CJP and the Jewish Arts Collaborative have named two local artists as fellows in the second cohort of the Community Creative Fellowship, established last year. Paloma Valenzuela of Boston, a screenwriter, director, producer and filmmaker, and Rotem Goldenberg of Cambridge, a multidisciplinary artist, puppeteer, storyteller and medical clown, will serve as fellows for the 2021-22 season. Both artists will receive $20,000 in creative arts grants to further their work bringing unique, original art to life.

CJP and JArts have worked closely over the years to support and expand the place of vibrant Jewish arts and culture in Greater Boston. As part of our ongoing partnership, CJP and JArts developed and launched the fellowship in the fall of 2020 to support Boston-area creatives as they explored Jewish identity through art and culture.
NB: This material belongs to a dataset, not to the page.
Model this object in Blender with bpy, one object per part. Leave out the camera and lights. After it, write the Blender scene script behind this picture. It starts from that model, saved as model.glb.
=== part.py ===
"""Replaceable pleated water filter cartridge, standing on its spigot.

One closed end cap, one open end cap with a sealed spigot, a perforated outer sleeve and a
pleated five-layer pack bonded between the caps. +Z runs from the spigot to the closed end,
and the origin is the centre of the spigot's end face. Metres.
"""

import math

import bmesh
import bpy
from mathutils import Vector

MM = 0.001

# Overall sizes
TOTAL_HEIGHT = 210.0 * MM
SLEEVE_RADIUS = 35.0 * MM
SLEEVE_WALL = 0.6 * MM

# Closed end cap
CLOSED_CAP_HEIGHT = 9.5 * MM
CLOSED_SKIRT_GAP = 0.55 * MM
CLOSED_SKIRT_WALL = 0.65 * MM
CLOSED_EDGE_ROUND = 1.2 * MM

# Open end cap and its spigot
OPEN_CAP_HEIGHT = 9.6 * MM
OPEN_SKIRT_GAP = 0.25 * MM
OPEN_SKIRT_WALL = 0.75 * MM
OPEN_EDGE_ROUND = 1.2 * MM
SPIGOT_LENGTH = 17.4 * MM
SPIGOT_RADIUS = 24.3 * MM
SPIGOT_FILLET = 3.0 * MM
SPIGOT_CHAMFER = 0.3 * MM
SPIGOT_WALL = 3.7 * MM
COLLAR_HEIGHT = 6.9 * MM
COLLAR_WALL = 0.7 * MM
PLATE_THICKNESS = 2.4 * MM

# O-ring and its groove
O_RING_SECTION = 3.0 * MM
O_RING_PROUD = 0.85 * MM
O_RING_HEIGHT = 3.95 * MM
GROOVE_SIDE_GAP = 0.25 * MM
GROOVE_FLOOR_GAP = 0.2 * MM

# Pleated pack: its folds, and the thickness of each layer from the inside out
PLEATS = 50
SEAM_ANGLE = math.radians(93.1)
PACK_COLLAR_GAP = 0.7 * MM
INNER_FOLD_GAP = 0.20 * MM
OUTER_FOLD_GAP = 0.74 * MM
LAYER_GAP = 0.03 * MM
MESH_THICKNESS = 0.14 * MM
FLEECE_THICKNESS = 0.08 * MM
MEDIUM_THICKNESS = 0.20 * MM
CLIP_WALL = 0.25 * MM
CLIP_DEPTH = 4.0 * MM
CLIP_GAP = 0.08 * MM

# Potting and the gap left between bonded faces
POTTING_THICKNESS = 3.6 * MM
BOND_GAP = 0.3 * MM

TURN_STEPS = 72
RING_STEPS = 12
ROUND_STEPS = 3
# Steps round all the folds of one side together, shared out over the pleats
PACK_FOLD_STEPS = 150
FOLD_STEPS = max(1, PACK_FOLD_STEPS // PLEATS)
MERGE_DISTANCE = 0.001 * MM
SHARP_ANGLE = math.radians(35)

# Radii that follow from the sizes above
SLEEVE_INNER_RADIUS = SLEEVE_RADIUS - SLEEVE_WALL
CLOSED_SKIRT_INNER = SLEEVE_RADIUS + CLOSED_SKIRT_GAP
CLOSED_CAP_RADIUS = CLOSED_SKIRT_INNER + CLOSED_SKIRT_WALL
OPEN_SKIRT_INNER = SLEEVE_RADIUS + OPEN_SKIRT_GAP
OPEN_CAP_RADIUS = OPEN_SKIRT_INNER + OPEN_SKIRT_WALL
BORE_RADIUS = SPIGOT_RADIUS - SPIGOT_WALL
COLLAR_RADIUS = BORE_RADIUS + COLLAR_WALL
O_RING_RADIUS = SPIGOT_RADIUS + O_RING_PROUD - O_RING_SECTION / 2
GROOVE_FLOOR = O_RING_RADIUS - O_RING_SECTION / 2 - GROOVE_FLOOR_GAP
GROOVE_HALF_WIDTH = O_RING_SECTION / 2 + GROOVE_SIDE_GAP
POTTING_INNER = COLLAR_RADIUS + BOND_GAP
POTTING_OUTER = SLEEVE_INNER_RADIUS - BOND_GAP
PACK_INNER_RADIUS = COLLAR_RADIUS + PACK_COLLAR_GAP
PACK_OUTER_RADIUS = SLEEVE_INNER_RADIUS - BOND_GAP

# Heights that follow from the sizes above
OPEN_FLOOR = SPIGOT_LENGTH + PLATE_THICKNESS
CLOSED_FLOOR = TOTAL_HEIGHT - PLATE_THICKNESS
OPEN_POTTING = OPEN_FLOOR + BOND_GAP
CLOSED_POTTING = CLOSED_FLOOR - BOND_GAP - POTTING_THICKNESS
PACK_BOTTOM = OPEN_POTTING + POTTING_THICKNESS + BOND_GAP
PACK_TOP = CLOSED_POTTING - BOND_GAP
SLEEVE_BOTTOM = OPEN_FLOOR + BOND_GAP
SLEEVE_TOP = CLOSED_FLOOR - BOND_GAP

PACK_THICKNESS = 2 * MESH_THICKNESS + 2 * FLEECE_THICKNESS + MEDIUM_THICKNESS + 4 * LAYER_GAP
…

Creative workers in all artistic media—visual artists, musicians, performers, writers, chefs, coders and others—were invited to apply. Paloma and Rotem were selected out of a field of 32 talented applicants.

“Building on the great success of our first fellowship team last year, we’re excited to support these two diverse and accomplished artists in exploring new work and serving as a community resource,” said Kimberlee Schumacher, CJP’s vice president of partnerships and services. “More and more people are exploring Jewish art and culture for new perspectives and approaches to their Jewish identity. We believe that the arts have a unique power to educate, excite and spread the richness of Jewish culture to all. In today’s multicultural world, art is a powerful tool to connect diverse communities.”
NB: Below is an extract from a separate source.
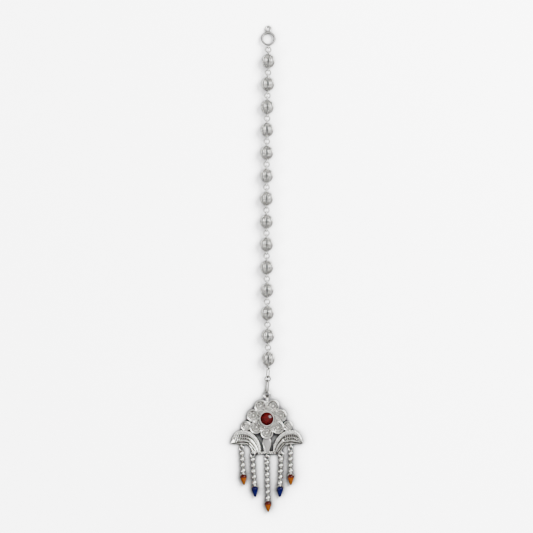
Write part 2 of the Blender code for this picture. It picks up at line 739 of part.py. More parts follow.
def make_head(eye, silver):
    """The jump ring above the first ball and the end ring, which comes down to rest on its tip."""
    middle, loop, tip = end_ring_reach()
    length = 2 * CHAIN_RING_RADIUS + tip
    drop = CHAIN_HEIGHT - END_LOOP_WIRE / 2
    direction = Vector((0, math.sqrt(length ** 2 - drop ** 2), -drop)) / length
    ring_place = along(eye + direction * CHAIN_RING_RADIUS, direction)
    make_object("chain_ring_00", wire_ring(CHAIN_RING_RADIUS, CHAIN_RING_WIRE, ring_place), silver)
    foot = eye + direction * 2 * CHAIN_RING_RADIUS
    main = wire_ring((END_RING_DIAMETER - END_RING_WIRE) / 2, END_RING_WIRE,
                     along(foot + direction * middle, direction), sides=END_RING_SIDES, wire_sides=6)
    eyelet = wire_ring(EYE_RADIUS, EYE_WIRE, along(foot, direction, math.pi / 2))
    top_loop = wire_ring((END_LOOP_DIAMETER - END_LOOP_WIRE) / 2, END_LOOP_WIRE,
                         along(foot + direction * loop, direction))
    fuse("end_ring", [main, eyelet, top_loop], silver)


def head_rise():
    """Rise along Y from the first ball's head eye to the end ring's tip."""
    length = 2 * CHAIN_RING_RADIUS + end_ring_reach()[2]
    drop = CHAIN_HEIGHT - END_LOOP_WIRE / 2
    return math.sqrt(length ** 2 - drop ** 2)


def last_eye():
    """Place of the last ball's foot eye in the pendant's frame."""
    bail_top = bail_ring_centre() + Vector((0, bail_ring_radius(), 0))
    side = chain_side(1.0)
    climb = CHAIN_HEIGHT - bail_top.z
    rise = math.sqrt(lower_chain_length() ** 2 - side ** 2 - climb ** 2)
    return Vector((side, bail_top.y + rise, CHAIN_HEIGHT))


def first_eye_height():
    """Y of the first ball's head eye in the pendant's frame."""
    return last_eye().y + BALL_LENGTH + 2 * EYE_STANDOFF + (BALL_COUNT - 1) * BALL_PITCH


def lowest_point():
    """Y of the longest strand's drop tip in the pendant's frame."""
    tips = []
    for _, carrier, section, lean, beads, _ in STRANDS:
        reach = drop_centre(beads) + DROP_LENGTH - DROP_DIAMETER / 2
        tips.append(hanger_hole(carrier, section).y + strand_direction(lean, beads).y * reach)
    return min(tips)


def flower_origin():
    """Where the flower's middle lies once the whole jewel is centred on the origin."""
    top = first_eye_height() + head_rise()
    return Vector((0, -(top + lowest_point()) / 2, 0))


def make_chain(origin, silver):
    """The balls and the jump rings between them, from the head to the foot."""
    foot_eye = origin + last_eye()
    last_y = foot_eye.y + EYE_STANDOFF + BALL_LENGTH / 2
    plain = make_ball("ball_01", math.pi / 2, silver)
    turned_foot = make_ball(f"ball_{BALL_COUNT:02d}", 0.0, silver)
    centres = []
    for number in range(1, BALL_COUNT + 1):
        share = (number - 1) / (BALL_COUNT - 1)
        y = last_y + (BALL_COUNT - number) * BALL_PITCH
        centres.append(Vector((chain_side(share), y, CHAIN_HEIGHT)))
    for number, centre in enumerate(centres, start=1):
        if number == 1:
            ball = plain
        elif number == BALL_COUNT:
            ball = turned_foot
        else:
            ball = bpy.data.objects.new(f"ball_{number:02d}", plain.data)
            bpy.context.scene.collection.objects.link(ball)
        ball.location = centre
    for number, (upper, lower) in enumerate(zip(centres, centres[1:]), start=1):
        place = along((upper + lower) / 2, (0, 1, 0))
        ring = wire_ring(CHAIN_RING_RADIUS, CHAIN_RING_WIRE, place)
        make_object(f"chain_ring_{number:02d}", ring, silver)
    return centres


def main():
    """Build the whole jewel."""
    clear_scene()
    silver = make_material("silver", (0.78, 0.77, 0.75), 0.28, 1.0)
    red = make_material("red_stone", (0.45, 0.01, 0.02), 0.08, 0.0)
    glass = {
        "orange": make_material("orange_drop", (0.72, 0.16, 0.02), 0.12, 0.0),
        "blue": make_material("blue_drop", (0.01, 0.02, 0.35), 0.12, 0.0),
    }
    origin = flower_origin()
    make_pendant(origin, silver)
    make_centre_stone(origin, red)
    for row in STRANDS:
        make_strand(origin, row, silver, glass)
    centres = make_chain(origin, silver)
    bail_top = origin + bail_ring_centre() + Vector((0, bail_ring_radius(), 0))
    foot_hook = origin + last_eye()
    hook_in = hook_length(BAIL_LINK_WIRE, BAIL_RING_WIRE)
    direction = (bail_top - foot_hook).normalized()
    make_lower_links(foot_hook, bail_top + direction * hook_in, silver)
    head_eye = centres[0] + Vector((0, BALL_LENGTH / 2 + EYE_STANDOFF, 0))
    make_head(head_eye, silver)


main()
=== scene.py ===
"""Dress the maang tikka: its silver chain of pierced balls, its pendant, its bead strands and its stones.

Each operator models one kind of piece around the loaded frame. Lengths are in metres, or in millimetres
where a table says so. +Y runs up the chain, +Z points up from the surface that the jewel lies on, and the
pendant's zero is its flower's middle.
"""
import json
import math

import bpy
from mathutils import Matrix, Vector


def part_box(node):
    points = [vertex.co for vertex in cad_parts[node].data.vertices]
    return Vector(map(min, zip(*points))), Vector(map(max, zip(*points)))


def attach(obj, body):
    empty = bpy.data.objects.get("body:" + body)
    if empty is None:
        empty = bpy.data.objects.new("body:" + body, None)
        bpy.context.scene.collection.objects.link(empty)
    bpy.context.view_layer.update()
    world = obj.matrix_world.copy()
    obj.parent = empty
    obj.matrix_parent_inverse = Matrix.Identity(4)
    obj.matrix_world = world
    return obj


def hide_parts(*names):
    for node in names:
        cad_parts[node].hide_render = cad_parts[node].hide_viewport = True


bl_info = {
    "name": "Maang Tikka",
    "version": (1, 0, 0),
    "blender": (4, 5, 0),
    "location": "3D View > Sidebar > Tikka",
    "description": "Models the pieces of a silver forehead jewel round its frame",
    "category": "Object",
}

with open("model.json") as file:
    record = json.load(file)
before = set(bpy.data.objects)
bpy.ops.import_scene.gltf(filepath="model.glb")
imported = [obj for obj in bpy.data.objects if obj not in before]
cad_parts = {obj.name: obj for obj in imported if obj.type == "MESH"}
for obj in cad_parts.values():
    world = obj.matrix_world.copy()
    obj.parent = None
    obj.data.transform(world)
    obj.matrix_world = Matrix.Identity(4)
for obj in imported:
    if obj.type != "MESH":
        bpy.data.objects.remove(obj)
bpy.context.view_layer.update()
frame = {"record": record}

MM = 0.001
TURN = 2 * math.pi
UP = Vector((0, 0, 1))
ROOT = "root"
NO_TURN = Matrix.Identity(4)
MERGE_DISTANCE = 0.001 * MM


def node_middle(node):
    """Middle of a node's box."""
    low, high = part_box(node)
    return (Vector(low) + Vector(high)) / 2


# The flower's middle, on the surface the jewel lies on
FLOWER = Vector(frame["record"]["mounts"][0]["pos_m"])

# Twisted wires: distance between their points and length of one twist
ROPE_STEP = 0.08 * MM
ROPE_PITCH = 0.50 * MM
FINE_STEP = 0.075 * MM
FINE_PITCH = 0.42 * MM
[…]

Laura Mandel, JArts executive director, added, “We established the fellowship to foster and support the creation of new work that reflects the artists’ own Jewish exploration, and to create dialogues that engage the broader Boston community in the artistic process. Our first fellows this past year, musician Yoni Battat and visual artist Adriana Katzew, created wonderful final works that were greatly informed by the community workshops they conducted.”

Rotem Goldenberg is a multidisciplinary artist, puppeteer and storyteller. She has performed in various festivals worldwide, and for the past decade has been working in medical clowning, providing lighthearted entertainment and accompanying children and their families to treatments and procedures via the Dream Doctors Project. She worked in Nepal, along with four other medical clowns, in the aftermath of the earthquake of 2015 in a military hospital set up by the Israeli army, as well as in other hospitals around the country. For the past four years, she has also been working as a social clown at a boarding school run by the NGO Emunah. She is a member of The Holot Theater, a group of asylum seekers and Israelis dealing with the many problems encountered by asylum seekers in Israel, and guides workshops and gives talks in Israel and around the world on puppet theater, medical clowning, the art of storytelling and social theater according to the Augusto Boal method. She holds a dual bachelor’s degree from Tel Aviv University in the multidisciplinary program in humanities and in theater arts (summa cum laude).

Paloma Valenzuela is a Dominican American/Jewish American writer, director and actress originally from Jamaica Plain. She is the creative director of the production operation La Palomita Productions based in Boston and the Dominican Republic. She is also the writer, producer and creator of the comedic web series “The Pineapple Diaries.” The show was featured in Latina Magazine’s “5 Web Series Every Latinx Needs to Watch Right Now.” In 2018-2019 Paloma was selected as an Isabella Stewart Gardner Museum Neighborhood Salon Luminary. She has also collaborated with organizations such as Urbano Project and Hyde Square Task Force and teaches screenwriting at Brandeis University.

The second stage of the fellowship starts this month and runs through June of 2022.

Rotem and Paloma will be paired with mentors throughout the course of the fellowship and are expected to work with a variety of groups—including schools, senior living facilities, synagogues, community centers and other organizations—over the course of their appointment. A core component of the fellowship will be a capstone project, which each fellow will develop based on their specialty areas and inspired by their engagement with the community.

“Arts and culture can profoundly connect us to Jewishness and to one another,” Schumacher said. “They bring us into deep and challenging conversations and illuminate and preserve Jewish experience and memory. JArts has been an outstanding catalyst for the creation of new Jewish art as well as for the presentation of the art and culture of our past. We are grateful for their leadership in bringing joy through art to so many individuals and families locally and around the world.”

Laura Mandel thanked CJP for its vision and support for the arts. “CJP has continually been recognized as one of the most forward-thinking and creative federations in the country,” she said. “And their singular recognition of the importance that arts and culture holds in our community and our lives has made them a model for others. We are proud and overjoyed to work with them on this project and in the future.”